いい機会だから自己分析してみたが、今までの行動には「上から目線」と、「社会貢献しているオラはえらいから、きっと困ったときは誰かが助けてくれるんじゃねえの」っていう、卑小な意識があることに気がついた。だから、頻繁にできなかったんだと思う。自分の傲慢さを突きつけられるから。

「人が人にしてやれることはたったひとつ。自分がキラキラと輝くことだ」って、村上龍吉本隆明&ばなな親子が言っている。自立ではなく自足。言いかえれば限界を知ること。わたしもそう思う。

話は戻るようで展開するが、2015年5月23日の「朝井リョウ×加藤千恵オールナイトニッポン0」の話が刺さったことを思い出す。朝井さんは先日会社を辞め、専業作家になった。で、今、小説を書き本を読み…、と好きなことしかしていない生活に、幸せだけれどおびえを感じるそうな。「こんなに幸せではバチが当たる」「いつかだまされて7000万の借金を負うに違いない」「もしくは不慮の事故にあうはずだ」と。「おお、朝井さんお得意の選民思想がゆがんだ形で出ている!(ほめてます)」と吹き出したけど、そういう幸せを、自分は感じていないから、変な形でどす黒い感情が出るのかな、とすこし凹んだ。そして泣いた。
不幸ではない。いま毎日楽しく生きている。ご飯もおいしいし、仕事もきらいじゃないし、家族ともうまくやっているし、いい友人にも恵まれている。不満を感じる要素は少ない。でも、芯は食っていない。それは外面ではなく自分の責任。この心を、身体を、きっちり引き受けていれば、もっと純粋に行動できるのだろうか。目の前で誰かが転んだとき、ぱっと手を差し出すみたいに。自然な礼儀と愛情をもって。
そんなことを考えてしまいましたよ。あまちゃんですね。うーん、あんな素敵な会の末尾に、突然のくらい告白をすみませんです。ま、偽善でも何でも、行動したほうがいいっすよね。めんどくさいこと、つらつら語ってるよりも。

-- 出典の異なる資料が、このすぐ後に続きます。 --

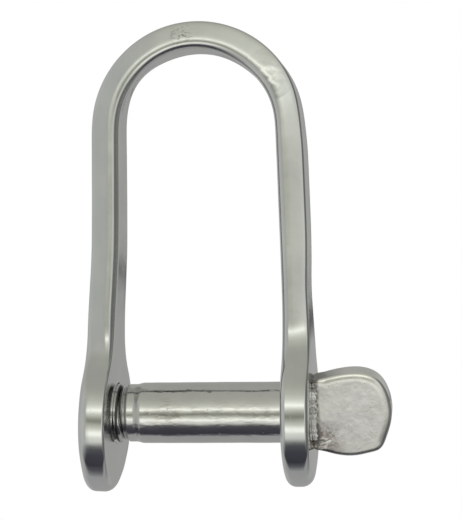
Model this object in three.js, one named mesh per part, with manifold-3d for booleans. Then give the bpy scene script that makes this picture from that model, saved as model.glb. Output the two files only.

ま、でもですね、そんなオラの告白なんかどうでもいいです。「THE BIG ISSUE」は、カルチャー誌としてのクオリティが非常に高い。普通に「買い」だ。そして一般書店には置いていないので、やっぱり街まで行かないと!です。*1今回、地元の販売者さんとも知り合えたので、今度新刊が出たら、再会がてら購入しに行きますね。

素晴らしい企画を立ててくださった主宰の木村さん、ビッグイシューさっぽろの矢橋さん、またお会いした参加者の皆様、本当にありがとうございました!今後とも仲良くしてくださいませ〜。次回の「本のカフェ」は7月4日ですって!

*1:行ける環境にある人はね。個人的には通販とか、どこに住んでいても購入できるシステムも充実すればいいのにな、と思います。